You Need to Market Like You’re Selling Cereal

There’s 2 lessons to learn from Tony the Tiger

When I was a kid, I would sit down at the breakfast table every morning to read the cereal box. There were jokes, mazes, quizzes, colourful pictures, cartoons, cut 0uts, give aways and anything/everything else a kid wants to look at.

I’d choose the brands of cereal I wanted to eat purely by the box. And I chose the box purely by the content and the branding. Because it spoke to me and appealed to me. They knew what I wanted.

They gave me what I wanted.

The folks who designed and wrote those boxes bridged the gap between entertaining and educating and selling more effectively than any marketers I’ve encountered since.

And that’s what your job is. If you’re trying to sell a product or you’re trying to find people to pay for your services, you’re not going to get anywhere begging them to buy.
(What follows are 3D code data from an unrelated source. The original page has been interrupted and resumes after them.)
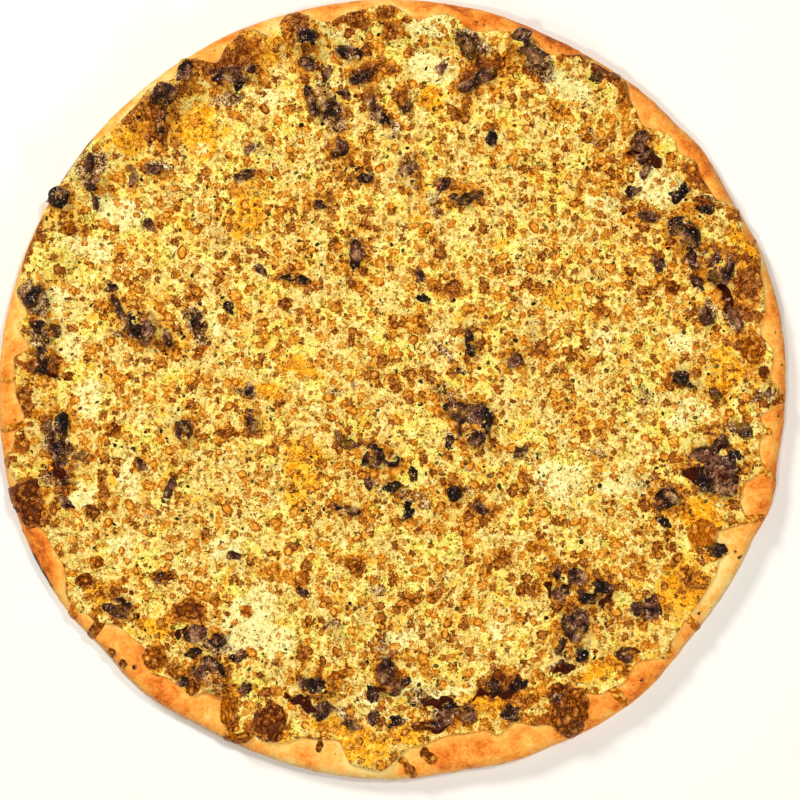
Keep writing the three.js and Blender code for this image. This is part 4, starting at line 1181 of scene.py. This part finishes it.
def scatter_layout(name, detail, finish, wobble, wobble_size):
    """A shape set on every point, with the point's own size, turn, lean and tone."""
    g = Layout(name, {"Wobble": wobble * MM, "Wobble size": wobble_size * MM})
    sphere = g.add("GeometryNodeMeshIcoSphere", {"Radius": 1.0, "Subdivisions": detail}).outputs["Mesh"]
    up = g.parts(g.place)["Z"]
    beside = g.calc("SQRT", g.calc("MAXIMUM", g.calc("SUBTRACT", 1.0, g.calc("MULTIPLY", up, up)), 0.0))
    shape = g.store(sphere, "rise", g.calc("SUBTRACT", 1.0, beside))
    lean = g.add("FunctionNodeAlignRotationToVector", {"Vector": g.read("lean", "FLOAT_VECTOR")}, axis="Z")
    turn = g.add("ShaderNodeCombineXYZ", {"Z": g.read("turn")})
    turned = g.add("FunctionNodeRotateRotation", {"Rotation": lean.outputs[0], "Rotate By": turn.outputs[0]},
                   rotation_space="LOCAL")
    placed = g.add("GeometryNodeInstanceOnPoints",
                   {"Points": g.given["Geometry"], "Instance": shape, "Rotation": turned.outputs[0],
                    "Scale": g.read("size", "FLOAT_VECTOR")})
    toned = g.store(placed.outputs[0], "tone", g.read("tone"), "INSTANCE")
    real = g.add("GeometryNodeRealizeInstances", {"Geometry": toned}).outputs[0]
    scale = g.calc("DIVIDE", 1.0, g.given["Wobble size"])
    grain = g.add("ShaderNodeTexNoise", {"Scale": scale, "Detail": 1.0}).outputs["Color"]
    push = g.scaled(g.vector("SUBTRACT", grain, MIDDLE_OF_NOISE), g.given["Wobble"])
    pushed = g.add("GeometryNodeSetPosition", {"Geometry": real, "Offset": push})
    g.end(pushed.outputs[0], finish)
    return g


def set_on_points(name, spots, detail, finish, wobble, wobble_size):
    """One piece that holds a small shape at every spot on the cheese."""
    carrier = make_object(name + "_spots", spots["at"], np.zeros((0, 3), int))
    for key, kind, field in (("size", "FLOAT_VECTOR", "vector"), ("lean", "FLOAT_VECTOR", "vector"),
                             ("turn", "FLOAT", "value"), ("tone", "FLOAT", "value")):
        layer = carrier.data.attributes.new(key, kind, "POINT")
        layer.data.foreach_set(field, np.asarray(spots[key], np.float32).ravel())
    piece = scatter_layout(name + "_layout", detail, finish, wobble, wobble_size).apply(carrier, name)
    return dress(piece, finish, "cheese")


def raise_blisters(carrier, name):
    """The sheet of cheese with its blisters standing up from it."""
    g = Layout(name + "_layout", {"Height": MM})
    height = blister_field(g, g.read("toast"))[1]
    lift = g.calc("MULTIPLY", g.calc("MULTIPLY", height, g.read("open")), g.given["Height"])
    up = g.add("ShaderNodeCombineXYZ", {"Z": lift}).outputs[0]
    raised = g.add("GeometryNodeSetPosition", {"Geometry": g.given["Geometry"], "Offset": up})
    g.end(raised.outputs[0], "cheese")
    return g.apply(carrier, name)


SLOPE_STEP = 0.8


def surface_lean(x, y):
    """Which way the cheese faces."""
    step = SLOPE_STEP
    slope_x = (cheese_surface(x + step, y) - cheese_surface(x - step, y)) / (2 * step)
    slope_y = (cheese_surface(x, y + step) - cheese_surface(x, y - step)) / (2 * step)
    lean = np.stack([-slope_x, -slope_y, np.ones(len(x))], 1)
    return lean / np.linalg.norm(lean, axis=1, keepdims=True)


def lying(x, y, lift, half_sizes, turn, tone):
    """Small shapes that lie on the cheese, a little above or below its top."""
    return {
        "at": np.stack([x, y, cheese_surface(x, y) + lift], 1),
        "size": np.stack(half_sizes, 1) * MM,
        "lean": surface_lean(x, y),
        "turn": turn,
        "tone": tone,
    }


STREWN_RADIUS = 175.0
STREWN_EDGE_ROOM = 2.0
TRIES = 4  # spots tried at once for each spot wanted


def strewn(rng, count, likely):
    """Random spots on the cheese, kept where likely(x, y) beats chance."""
    found = np.zeros((0, 2))
    while len(found) < count:
        radius = STREWN_RADIUS * np.sqrt(rng.random(TRIES * count))
        a = rng.random(TRIES * count) * 2 * math.pi
        x, y = radius * np.cos(a), radius * np.sin(a)
        inside = radius < cheese_radius(np.degrees(a)) - STREWN_EDGE_ROOM
        kept = inside & (rng.random(len(x)) < likely(x, y))
        found = np.concatenate([found, np.stack([x, y], 1)[kept]])
    return found[:count]


def spaced(spots, reach):
    """Drops the spots that lie too close to an earlier one, given each one's reach."""
    cell = reach.max() * 2
    taken, kept = {}, []
    for i, (x, y) in enumerate(spots):
        column, row = int(x // cell), int(y // cell)
        around = [(column + dx, row + dy) for dx in (-1, 0, 1) for dy in (-1, 0, 1)]
        near = [j for place in around for j in taken.get(place, ())]
        if all(math.hypot(x - spots[j][0], y - spots[j][1]) > reach[i] + reach[j] for j in near):
            taken.setdefault((column, row), []).append(i)
            kept.append(i)
    return np.array(kept)


# ---------------------------------------------------------------- blisters

def toasting(x, y):
    """Where the oven browned the cheese most, from 0 to 1."""
    broad = 0.5 + 0.5 * rough_noise(x / 20, y / 20, LAYER["broad heat"], 2)
    local = 0.5 + 0.5 * rough_noise(x / 8, y / 8, LAYER["local heat"], 2)
    placed = 0.5 * patchwork(BROWNED_PATCHES, x, y) - 0.5 * patchwork(PALE_PATCHES, x, y)
    return np.clip(0.55 * broad + 0.45 * local + placed, 0, 1)


def blister_likely(x, y):
    return 0.15 + 0.85 * toasting(x, y)


BARE_ROUND_STEAK = 1.5


def blister_spots(rng, count, small, large, flat, crowding, sink):
    """Blisters of many widths, more of them where the oven browned the cheese."""
    found = strewn(rng, count, blister_likely)
    width = small + (large - small) * rng.random(len(found)) ** 2.2
    kept = spaced(found, width * crowding / 2)
    found, width = found[kept], width[kept]
    away = steak_distance(found[:, 0], found[:, 1]) > BARE_ROUND_STEAK
    found, width = found[away], width[away]
    x, y = found.T
    long = width * (1 + 0.6 * rng.random(len(x)) ** 2)
    tone = 0.15 + 0.45 * rng.random(len(x)) + 0.3 * (toasting(x, y) - 0.5)
    sizes = (long / 2, width / 2, width * flat)
    spots = lying(x, y, -sink, sizes, rng.random(len(x)) * math.pi * 2, tone)
    return spots | {"width": width}


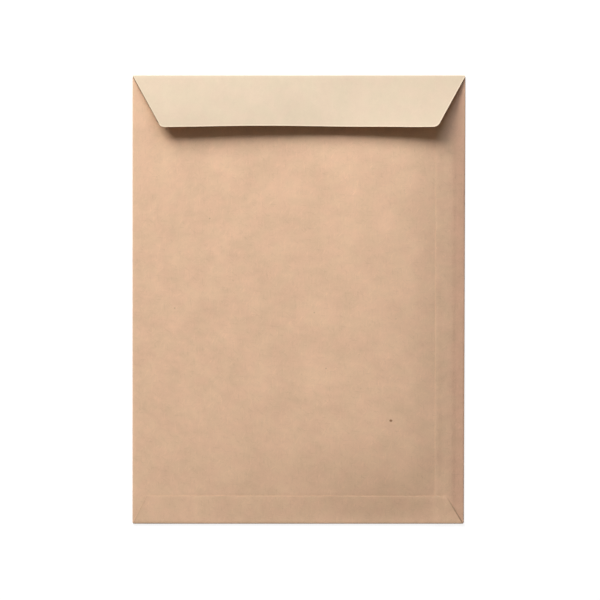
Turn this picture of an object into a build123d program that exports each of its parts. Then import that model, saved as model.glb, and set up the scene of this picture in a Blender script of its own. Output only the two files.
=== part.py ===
"""A kraft paper pocket envelope, folded and glued from one blank.

It lies on its front panel with the flap side up. X runs across the width, Y runs up
the envelope towards the top flap, and Z is the height above what it lies on. The
origin is the middle of the underside. All sizes are millimetres and degrees.

The layers, from below: the front panel, the empty pocket, the back panel that comes
round from the left edge, the narrow side flap that comes round from the right edge and
is glued over the back panel's margin, and the bottom flap that is glued over both. The
top flap folds over from the front panel's top edge. It is left unsealed, so it stands
up a little, with its free edge in the air. Where two layers are glued they touch face
to face, so the whole envelope is one solid.
"""
from build123d import *
import math
import os

os.makedirs("parts", exist_ok=True)

# The closed envelope
width = 260.0
height = 350.0

# The paper, and the free height inside the empty pocket under the back panel
paper = 0.15
pocket_gap = 1.0

# The side seam: the width of the side flap, and how much of it is glued to the back
side_flap_width = 23.0
seam_overlap = 13.5

# The back panel's cut edge at the mouth, below the top fold
throat_drop = 1.5

# The top flap: its depth along the paper, its slanted ends, its rounded corners
flap_depth = 41.5
flap_inset_left = 22.5
flap_inset_right = 22.5
flap_corner_radius = 5.5
flap_lift = 15.0
flap_root_gap = 0.1

# The bottom flap: its depth, its slanted ends, its corners
bottom_depth = 21.0
bottom_inset_left = 10.5
bottom_inset_right = 13.0
bottom_corner_radius = 1.5

# Room by which a cutting outline runs past a folded edge
cut_margin = 5.0

# The edges of the closed envelope
left = -width / 2
right = width / 2
bottom = -height / 2
top = height / 2

# The heights of the layers
front_top = paper
back_bottom = front_top + pocket_gap
back_top = back_bottom + paper
side_flap_top = back_top + paper

# The outer radii of the folds: each turns from the front panel to its own layer
left_radius = back_top / 2
right_radius = side_flap_top / 2
top_radius = (side_flap_top + paper + flap_root_gap) / 2

# How far the lifted top flap reaches over the back, seen from above
flap_reach = flap_depth * math.cos(math.radians(flap_lift))

# Where the sleeve starts, inside the bottom fold
sleeve_bottom = bottom + (back_top + paper) / 2

# The side seam's two cut edges: the side flap's, which shows, and the back panel's
seam_x = right - side_flap_width
back_edge_x = seam_x + seam_overlap


def fold_section(edge, outward, radius, turn, run, at_x):
    """Return the section of a panel that folds over at a crease, in the plane x = at_x.

    edge is the crease's place along Y, outward is 1 at the top and -1 at the bottom,
    radius is the outer radius, turn the angle of the fold and run the panel's depth.
    """
    start = edge - outward * radius
    with BuildSketch(Plane.YZ.offset(at_x)) as section:
        with BuildLine():
            outer_turn = JernArc((start, 0), (outward, 0), radius, outward * turn)
            outer_face = Line(outer_turn @ 1, outer_turn @ 1 + (outer_turn % 1) * run)
            inner_turn = JernArc((start, paper), (outward, 0), radius - paper, outward * turn)
            inner_face = Line(inner_turn @ 1, inner_turn @ 1 + (inner_turn % 1) * run)
            Line(outer_face @ 1, inner_face @ 1)
            Line(outer_turn @ 0, inner_turn @ 0)
        make_face()
    return section.sketch


# The sleeve: front panel, left fold and back panel, right fold and side flap in one
# section, with the pocket as the hole in it
with BuildPart() as sleeve:
    with BuildSketch(Plane.XZ.offset(-sleeve_bottom)):
        with BuildLine():
            Line((seam_x, side_flap_top), (right - right_radius, side_flap_top))
            ThreePointArc(
                (right - right_radius, side_flap_top),
                (right, right_radius),
                (right - right_radius, 0),
            )
            Line((right - right_radius, 0), (left + left_radius, 0))
            ThreePointArc(
                (left + left_radius, 0),
                (left, left_radius),
                (left + left_radius, back_top),
            )
            Polyline(
                (left + left_radius, back_top),
                (seam_x, back_top),
                (seam_x, side_flap_top),
            )
        make_face()
        with BuildLine():
            ThreePointArc(
                (right - right_radius, back_top),
                (right - paper, right_radius),
                (right - right_radius, front_top),
            )
            Line((right - right_radius, front_top), (left + left_radius, front_top))
            ThreePointArc(
                (left + left_radius, front_top),
                (left + paper, left_radius),
                (left + left_radius, back_bottom),
            )
            Polyline(
                (left + left_radius, back_bottom),
                (back_edge_x, back_bottom),
                (back_edge_x, back_top),
                (right - right_radius, back_top),
            )
        make_face(mode=Mode.SUBTRACT)
    extrude(amount=sleeve_bottom - (top - throat_drop))

# The strip of front panel between the mouth of the sleeve and the top fold
with BuildPart() as front_lip:
    with BuildSketch(Plane.XY):
        with BuildLine():
            Polyline(
                (left + left_radius, top - throat_drop),
                (right - right_radius, top - throat_drop),
                (right - right_radius, top - top_radius),
                (left + left_radius, top - top_radius),
                close=True,
            )
        make_face()
    extrude(amount=paper)

# The top flap, cut from its folded section by its outline as seen from above. At its root
# it is as wide as the folded envelope
with BuildPart() as top_flap:
    section = fold_section(top, 1, top_radius, 180 - flap_lift, flap_depth + cut_margin, left)
    extrude(section, amount=width, dir=(1, 0, 0))
    with BuildSketch(Plane.XY) as outline:
        with BuildLine():
            Polyline(
                (left, top + cut_margin),
                (left, top),
                (left + flap_inset_left, top - flap_reach),
                (right - flap_inset_right, top - flap_reach),
                (right, top),
                (right, top + cut_margin),
                close=True,
            )
        make_face()
        fillet(outline.vertices().group_by(Axis.Y)[0], flap_corner_radius)
    extrude(amount=flap_depth, mode=Mode.INTERSECT)

# The bottom flap, made in the same way. It is closed flat on the back panel, and on its
# right it steps up by one paper to lie on the side flap
with BuildPart() as bottom_flap:
    for start_x, end_x, under in (
        (left, seam_x, back_top),
        (seam_x - paper, right, side_flap_top),
    ):
        radius = (under + paper) / 2
        section = fold_section(bottom, -1, radius, 180, bottom_depth + cut_margin, start_x)
        extrude(section, amount=end_x - start_x, dir=(1, 0, 0))
    with BuildSketch(Plane.XY) as outline:
        with BuildLine():
            Polyline(
                (left + left_radius, bottom),
                (right - right_radius, bottom),
                (right - bottom_inset_right, bottom + bottom_depth),
                (left + bottom_inset_left, bottom + bottom_depth),
                close=True,
            )
        make_face()
        fillet(outline.vertices().group_by(Axis.Y)[-1], bottom_corner_radius)
    extrude(amount=bottom_depth, mode=Mode.INTERSECT)

# One sheet, folded and glued: all of it joins in one solid
with BuildPart() as envelope:
    add(sleeve.part)
    add(front_lip.part)
    add(top_flap.part)
    add(bottom_flap.part)

envelope.part.label = "envelope"
export_step(envelope.part, "parts/envelope.step")
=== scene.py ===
# %% [markdown]
# # A kraft paper pocket envelope
#
# The envelope is one sheet of brown paper. It is cut to a flat blank, folded along four
# creases and glued to itself in two places. This lesson makes it in the same way: the
# blank is laid out flat from grids, each crease is turned over in small steps, the stack
# of layers is given the gentle relief that paper has, and a thickness is added last.
# Folding a flat sheet, and not building a box, keeps every panel at the size it was cut
# to. It also lets the grain of the paper run on over the folds, because the flat places
# are kept as a UV map before anything is turned.
#
# The first cell loads the measured model. It is the frame that everything is placed by.

# %% Load the frame
import math

import bmesh
import bpy
from mathutils import Matrix, Vector, noise


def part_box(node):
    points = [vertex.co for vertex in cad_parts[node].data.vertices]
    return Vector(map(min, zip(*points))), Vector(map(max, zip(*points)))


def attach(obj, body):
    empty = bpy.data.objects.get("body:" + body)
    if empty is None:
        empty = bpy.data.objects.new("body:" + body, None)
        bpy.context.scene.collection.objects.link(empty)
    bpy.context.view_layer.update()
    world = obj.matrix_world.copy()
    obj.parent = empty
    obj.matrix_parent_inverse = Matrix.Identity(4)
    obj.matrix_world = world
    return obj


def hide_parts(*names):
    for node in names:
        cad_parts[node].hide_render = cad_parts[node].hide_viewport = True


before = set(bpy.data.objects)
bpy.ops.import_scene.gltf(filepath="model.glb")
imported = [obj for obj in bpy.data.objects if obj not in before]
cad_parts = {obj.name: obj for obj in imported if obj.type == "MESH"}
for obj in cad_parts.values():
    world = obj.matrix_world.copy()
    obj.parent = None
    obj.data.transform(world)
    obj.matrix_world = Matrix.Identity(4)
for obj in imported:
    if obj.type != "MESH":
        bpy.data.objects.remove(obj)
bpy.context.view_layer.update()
low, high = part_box("envelope")
width = high.x - low.x
height = high.y - low.y
print(f"envelope {width:.3f} x {height:.3f} m, {high.z - low.z:.4f} m high")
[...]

Why the fuck would they do that?

Why would they care enough to?

Your job is to entertain first. It’s to educate second. And it’s to sell third. In that order, and always in that order. You’re not punching and counter punching – it’s subtler than that.

It’s closer to a dance than a bar room brawl.

That’s the first lesson.

The second lesson? Pay attention to who your audience is.

People just don’t buy cereal for their kids as much as they did when I was younger. Here’s some of the data on that, from Adweek:

Cereal sales have been circling the drain for over a decade now. According to Nielsen data, Americans still spent $8.75 billion on ready-to-eat cereal last year – but as recently as 2012 that figure was $9.6 billion.

The reason is pretty simple.

When I was a kid, parents were buying boxes of cereal that their kids wanted. So the kids were the prime audience. Those boxes were made for us.

Today, parents are buying boxes of cereal that they want their kids to eat, based on what’s going to be healthier for ‘em in the long term.

Those boxes aren’t made for those parents. They don’t entertain them, educate them and sell to them. They’re still trying to convert the kids. And sure, you’ve got to make it appeal to the kids, but they’re not making the decisions about what goes on the breakfast table. Parents are paying more attention.

If your audience changes and you don’t pay attention, believe you me – there’s only one way that ends.